A hint perhaps towards that scenario came at the recent Annual Public Meeting from the Port. 

As we noted on Friday as part of our notes on the retirement of  Joe Rektor, the Vice President of Finance for the PRPA. The VP of finance had recounted that upon his first financial review back in 2000, the Port had written off 15 million dollars on the then little used Break Bulk facility at Fairview.

"And so I went into our history books here and was able to find out that I reported on revenue of 6.4 million for the Port and expenses of 6.4 million and a Net Loss of fifteen million.

And the reason for that was, that at that time and this was you know pre containerization of Fairview, we had taken a fifteen million dollar write off of Fairview Terminal to really reflect that the utility at that point in time had effectively diminished to almost zero value." -- Port VP of Finance Joe Rektor at the June Annual Public Meeting

It would appear, that had there not been a shift in focus for the Port for its future and the attraction of new stakeholders along the waterfront, there would be few jobs and more than likely far less residents  in Prince Rupert than even the declines of the end of the pulp mill era have delivered.

Beyond the employment that has been created and delivering a growing number of home owners that would pay property taxes to the city, there have been other benefits to the community outside of the industrial tax issue.

Much of that has been created through the Port's Community Investment Fund, whether they be school playgrounds, supports for local community groups, assistance for the City's Lester Centre of the Arts , or investment into community recreation. 

Two instances of which Councillor Mirau in his full time job as the CEO of Gitmaxmaka'ay Nisga'a Society would be familiar with.

Those being the creation of the Seal Cove Salt Marsh and the investment into the Rushbrook Trail a pair of quite popular additions to the city's recreation spaces that are now one imagines providing for some foot traffic and solid revenue streams for some keystone Gitmaxmak'ay Nisga'a Businesses. 

Those found in both the Yaga Cafe and Bob's on the Rocks, both of which fulfill a popular real estate mantra of location, location, location.

So clearly, outside of the Port Tax themes, there are some benefits to having the Port around to foot the bill on any number of community projects ... 

Also of note towards what may be an acknowledgement from the PRPA of the city's ongoing fiscal challenges, is a recent initiative put forward by the Port through a recent BC Bid call for proposals. 

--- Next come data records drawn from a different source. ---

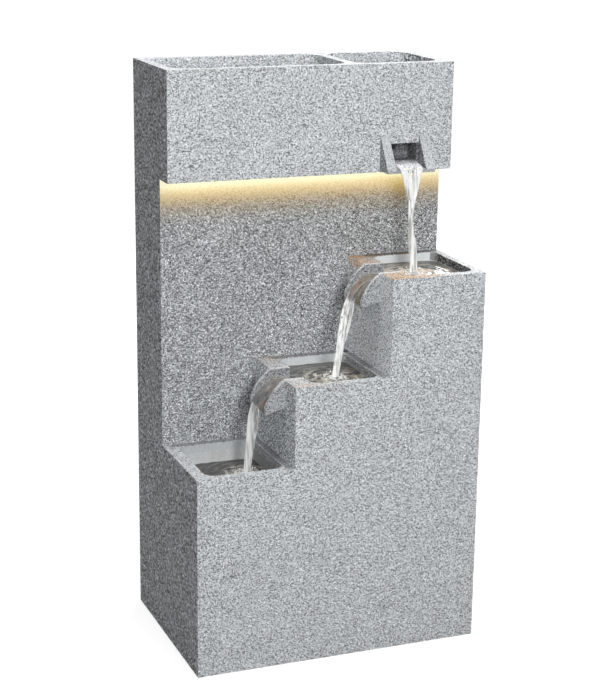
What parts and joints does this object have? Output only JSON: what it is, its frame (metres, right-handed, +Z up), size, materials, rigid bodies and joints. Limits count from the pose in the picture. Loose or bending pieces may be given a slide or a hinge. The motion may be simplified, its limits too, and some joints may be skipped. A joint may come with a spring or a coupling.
{
  "type": "garden fountain",
  "caption": "Free-standing stepped cascade fountain with a planter box and a lit overhang on top, a spout, and basins that spill down a stair of weirs.",
  "frame": {"origin": "on the ground, under the middle of the bounding box", "axes": "+Z up, -Y towards the front that the steps face, +X towards the tallest step"},
  "size_m": [0.5, 0.335, 0.975],
  "materials": {
    "granite": "matt cast surface with a fine dark and white granite speckle",
    "basin_grey": "smooth matt grey moulding, stained by standing water",
    "black_plastic": "fine matt black moulding",
    "dial_green": "satin green moulding",
    "white_plastic": "smooth white moulding",
    "black_rubber": "soft matt black rubber",
    "stainless": "plain rolled stainless steel",
    "ferrite": "dull dark grey ferrite",
    "channel_aluminium": "satin extruded aluminium",
    "light_strip": "warm white light chips on a pale strip",
    "diffuser": "frosted white, lit from behind",
    "water": "clear moving water"
  },
  "bodies": {
    "fountain": {"tower_shell": "granite", "stepped_casing": "granite", "planter_box": "granite", "base_board": "black_plastic", "upper_basin": "basin_grey", "middle_basin": "basin_grey", "lower_basin": "basin_grey", "upper_weir": "granite", "middle_weir": "granite", "top_spout": "granite", "spout_inlet": "granite", "reservoir_tub": "black_plastic", "overflow_pipe": "basin_grey", "overflow_nut": "black_plastic", "pump_body": "black_plastic", "impeller_cover": "basin_grey", "impeller_shaft": "stainless", "shaft_bushes": "black_rubber", "pump_outlet": "basin_grey", "pump_feet": "black_rubber", "riser_hose": "black_rubber", "hose_clamps": "stainless", "hose_clips": "black_plastic", "pump_lead": "black_rubber", "light_lead": "black_rubber", "lead_clips": "white_plastic", "cable_grommet": "black_rubber", "light_channel": "channel_aluminium", "light_strip": "light_strip", "light_diffuser": "diffuser", "channel_end_caps": "basin_grey", "door_frame": "black_plastic", "door_gasket": "black_rubber", "hinge_pins": "stainless", "door_magnet": "ferrite", "drain_bush": "basin_grey", "drain_nut": "black_plastic", "joint_brackets": "stainless", "tie_plates": "stainless", "fixing_screws": "stainless", "upper_pool": "water", "middle_pool": "water", "lower_pool": "water", "top_fall": "water", "upper_fall": "water", "lower_fall": "water"},
    "impeller": {"impeller": "white_plastic"},
    "intake_cover": {"intake_strainer": "black_plastic"},
    "flow_dial": {"flow_dial": "dial_green"},
    "rear_door": {"access_door": "black_plastic", "door_strike": "stainless"},
    "drain_plug": {"drain_plug": "black_rubber", "plug_seal": "black_rubber"},
    "basin_strainer": {"basin_strainer": "black_plastic"},
    "large_planter_plug": {"large_planter_plug": "black_rubber"},
    "small_planter_plug": {"small_planter_plug": "black_rubber"}
  },
  "joints": [
    {"name": "impeller_spin", "type": "hinge", "parent": "fountain", "child": "impeller", "pos_m": [0.162, 0.108, 0.053], "axis": [1, 0, 0], "continuous": true},
    {"name": "intake_pull", "type": "slide", "parent": "fountain", "child": "intake_cover", "axis": [-1, 0, 0], "range_m": [0, 0.05]},
    {"name": "flow_dial_turn", "type": "hinge", "parent": "intake_cover", "child": "flow_dial", "pos_m": [0.12, 0.108, 0.053], "axis": [1, 0, 0], "range_deg": [0, 90]},
    {"name": "rear_door_hinge", "type": "hinge", "parent": "fountain", "child": "rear_door", "pos_m": [-0.106, 0.1645, 0.322], "axis": [0, 0, 1], "range_deg": [0, 90]},
    {"name": "drain_plug_pull", "type": "slide", "parent": "fountain", "child": "drain_plug", "axis": [0, 1, 0], "range_m": [0, 0.03]},
    {"name": "strainer_lift", "type": "slide", "parent": "fountain", "child": "basin_strainer", "axis": [0, 0, 1], "range_m": [0, 0.05]},
    {"name": "large_plug_lift", "type": "slide", "parent": "fountain", "child": "large_planter_plug", "axis": [0, 0, 1], "range_m": [0, 0.03]},
    {"name": "small_plug_lift", "type": "slide", "parent": "fountain", "child": "small_planter_plug", "axis": [0, 0, 1], "range_m": [0, 0.03]}
  ]
}
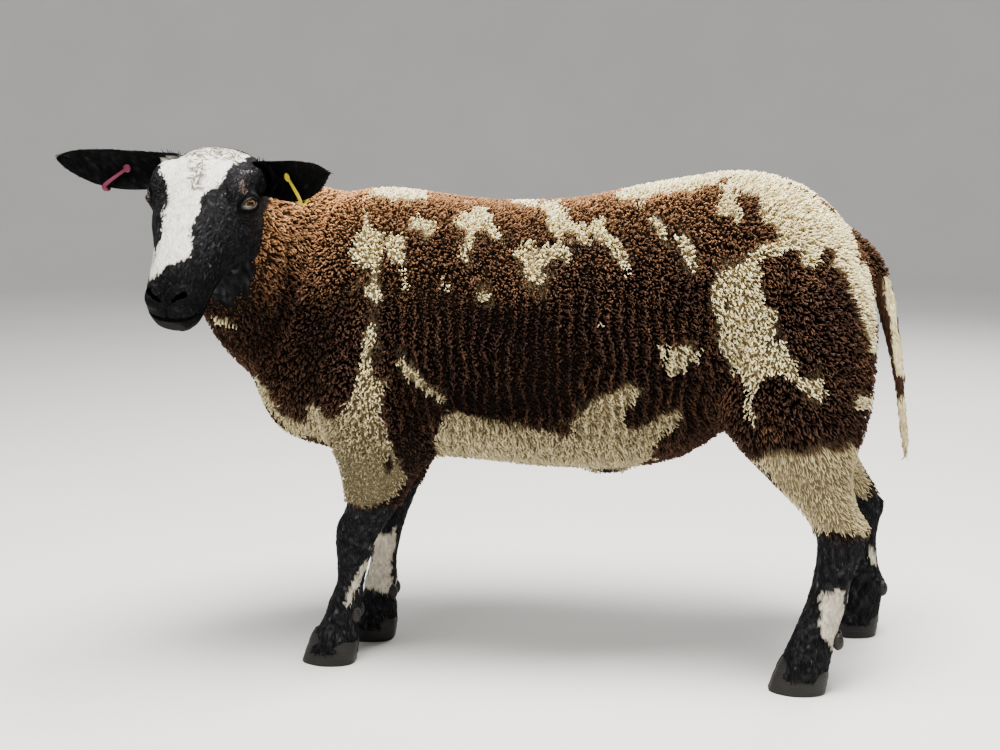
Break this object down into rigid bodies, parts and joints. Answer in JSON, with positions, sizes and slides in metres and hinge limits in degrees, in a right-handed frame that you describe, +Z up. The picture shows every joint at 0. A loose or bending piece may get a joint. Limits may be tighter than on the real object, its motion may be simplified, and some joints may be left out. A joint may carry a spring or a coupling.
{
  "type": "dutch spotted sheep",
  "caption": "Standing life-size sheep with a short curly spotted fleece, a white blaze, its head turned to its left and a slim tag in each ear",
  "frame": {"origin": "on the floor under the middle of the bounding box", "axes": "the sheep faces -X, its left side is towards -Y and +Z is up"},
  "size_m": [1.2534, 0.5648, 0.7904],
  "materials": {
    "fleece": "matt, tight curls",
    "tail_wool": "matt wool",
    "face_hair": "short glossy hair",
    "ear_hair": "short hair",
    "leg_hair": "short hair",
    "eye": "wet gloss",
    "hoof_horn": "worn horn",
    "tag_yellow": "moulded",
    "tag_red": "moulded"
  },
  "bodies": {
    "root": {"torso": "fleece", "neck": "fleece", "tail": "tail_wool", "head": "face_hair", "ear_left": "ear_hair", "ear_right": "ear_hair", "eye_left": "eye", "eye_right": "eye", "upper_leg_fore_left": "fleece", "upper_leg_fore_right": "fleece", "upper_leg_hind_left": "fleece", "upper_leg_hind_right": "fleece", "lower_leg_fore_left": "leg_hair", "lower_leg_fore_right": "leg_hair", "lower_leg_hind_left": "leg_hair", "lower_leg_hind_right": "leg_hair", "hoof_fore_left_outer": "hoof_horn", "hoof_fore_left_inner": "hoof_horn", "hoof_fore_right_outer": "hoof_horn", "hoof_fore_right_inner": "hoof_horn", "hoof_hind_left_outer": "hoof_horn", "hoof_hind_left_inner": "hoof_horn", "hoof_hind_right_outer": "hoof_horn", "hoof_hind_right_inner": "hoof_horn", "ear_tag_left": "tag_yellow", "ear_tag_right": "tag_red"}
  },
  "joints": []
}
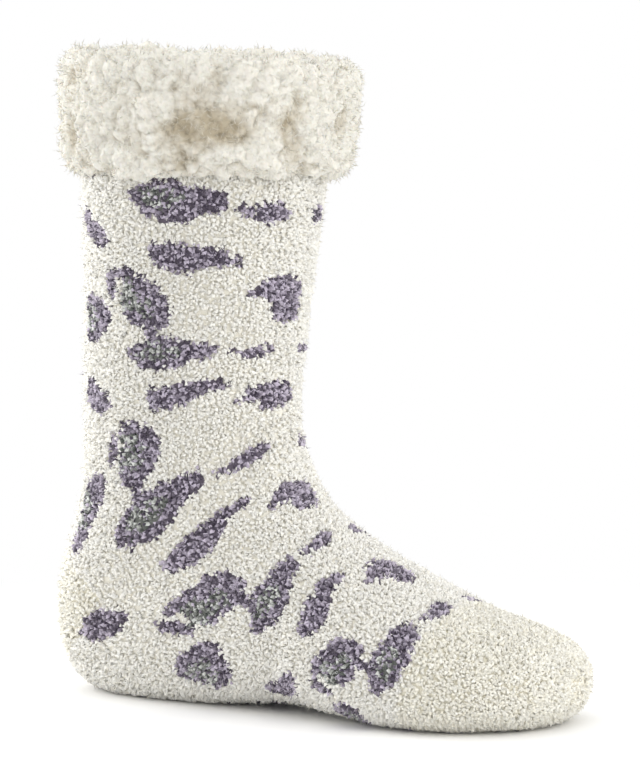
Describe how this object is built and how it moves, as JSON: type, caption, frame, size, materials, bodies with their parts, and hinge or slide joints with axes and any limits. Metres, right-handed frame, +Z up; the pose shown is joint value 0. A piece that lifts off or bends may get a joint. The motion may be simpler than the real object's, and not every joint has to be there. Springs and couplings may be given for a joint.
{
  "type": "slipper sock",
  "caption": "Mid-calf slipper sock of fuzzy spotted knit, shaped to the foot, with a turned-down cuff of curly fleece and an open collar.",
  "frame": {"origin": "on the floor, halfway along the length of the foot", "axes": "+X towards the toes, +Y towards the wearer's left when worn, +Z up"},
  "size_m": [0.2521, 0.1345, 0.2908],
  "materials": {
    "chunky_knit": "fuzzy cream feather yarn with purple and grey animal spots, plain ivory heel and toe",
    "curly_fleece": "ivory sherpa fleece with curly clumps"
  },
  "bodies": {
    "root": {"knit_body": "chunky_knit", "sherpa_cuff": "curly_fleece"}
  },
  "joints": []
}
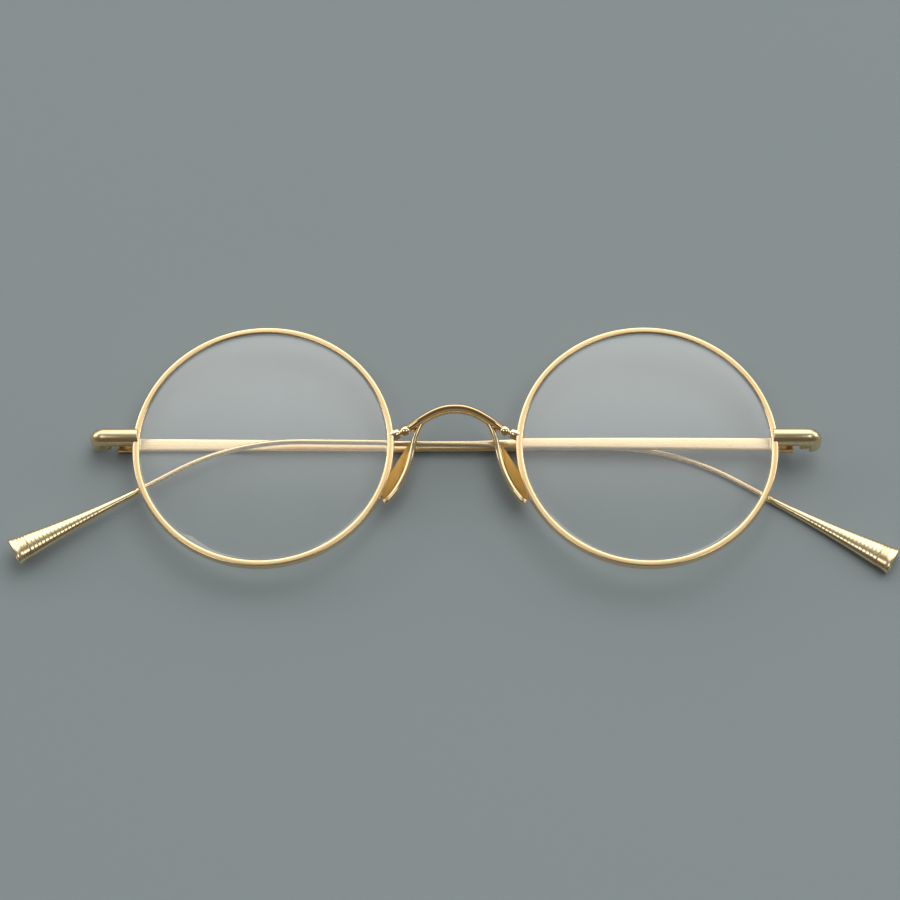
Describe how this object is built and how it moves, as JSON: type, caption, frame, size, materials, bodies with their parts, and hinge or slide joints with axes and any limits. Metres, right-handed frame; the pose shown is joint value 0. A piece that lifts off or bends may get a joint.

Something we noted earlier this month  which has the PRPA currently exploring opportunities for an Emergency Response Centre to be constructed on city land behind the Lester Centre, a concept which seems to be something that would help with the city's need for a new Fire Station.

"PRPA and the City of Prince Rupert are working cooperatively to investigate the opportunity for a new and enhanced Emergency Response and Training facility. 

Recognizing the City’s need for a new fire hall, as well as the requirement for various port operations to internally provide or contract specific emergency services that aren’t currently available locally, PRPA and the City believe there may be significant mutual benefit in a collaborative capital and operating venture. 

This conceptual design work is an early step in determining the feasibility of such a project." -- Katherine Voigt of the PRPA July 7

Though so far, there has been no public acknowledgement  of the proposal at all from anyone on City Council.

If such a venture were to move forward, it would seem like a pretty good example of a blue print that the City could build on towards future engagement on any number of other issues of shared interest.

Providing that the two sides can talk with each other.

The challenge of the Port Tax Cap is clearly something that needs to be addressed by the province and it is the BC NDP cabinet at the moment that needs to explain to the residents of the community as to how they are viewing the process and if it can't be changed, why it can't.

It's perhaps a job for MLA Jennifer Rice to take up on behalf of her constituents, delivering some invitations and setting up a public meeting for the community to hear both sides of the daunting issues.

Having a scenario where the city and its largest employer are seemingly going in two very different directions which delivers only rhetoric to exacerbate the situation, does not seem like a course of action where solutions will be found.

While Mr. Mirau has offered some guidance for future council members to take into the fall election campaign, there is also of note some responsibility ahead for a role of the voters in the community.

Notably how it is up to those that will bother to vote, to put in place a negotiating group in October for the City Council table

A collective that may be able to offer up some solutions perhaps not yet explored and find ways to take on the challenges this current council is leaving behind for them. 

You can review all of the talk on the Port Tax issue as part of our Budget notes from earlier this year.

A wider overview of Council themes is available from our archive page.

1 comment:

  1. Councillor Mirau says that the Port's $12 million revenue claim is "incorrect and misleading" because almost 2/3 comes from non-capped industry and the Port Competitiveness grant. The $1.8 million grant would be more appropriately added to the $3.7 million in taxes from capped industry, for a total of $5.5 million. There is no way that the Province would continue to pay the grant if the caps that justify it were removed. The Port also paid a $1 million grant in lieu of taxes in 2021.

    He claims that $750 million spent on Ridley and Watson Island construction "disproves that the Port Tax Cap is needed to incentivize investment". All that it proves is that those particular investments were viable without the tax caps. That does not prove or disprove anything about other existing or potential port-related investments.

    Investors consider taxes and tax incentives, and have to consider the City's stated preference for higher industrial tax revenue. As the article alludes to, there is a populist bent to the City's handling of the issue. That creates uncertainty under conditions where the caps are intended to encourage investment by minimizing uncertainty.

    Comments like the "Port Authority does not understand nor care" may play well to a political base in the community, but they are unlikely to be persuasive in a negotiation or to third party investors and prospects who monitor negotiations. As the article points out, BC Liberal and NDP governments have not been persuaded by the City's position or way of expressing it.

    I think that the City would be more effective if it focused on how the legislation setting the caps and the grant work, including issues like depreciation rates and the amount of the grant. There may be areas where revisions and updates can be justified while maintaining the competitiveness of the port. Issues about the City's spending priorities and wants are another matter entirely.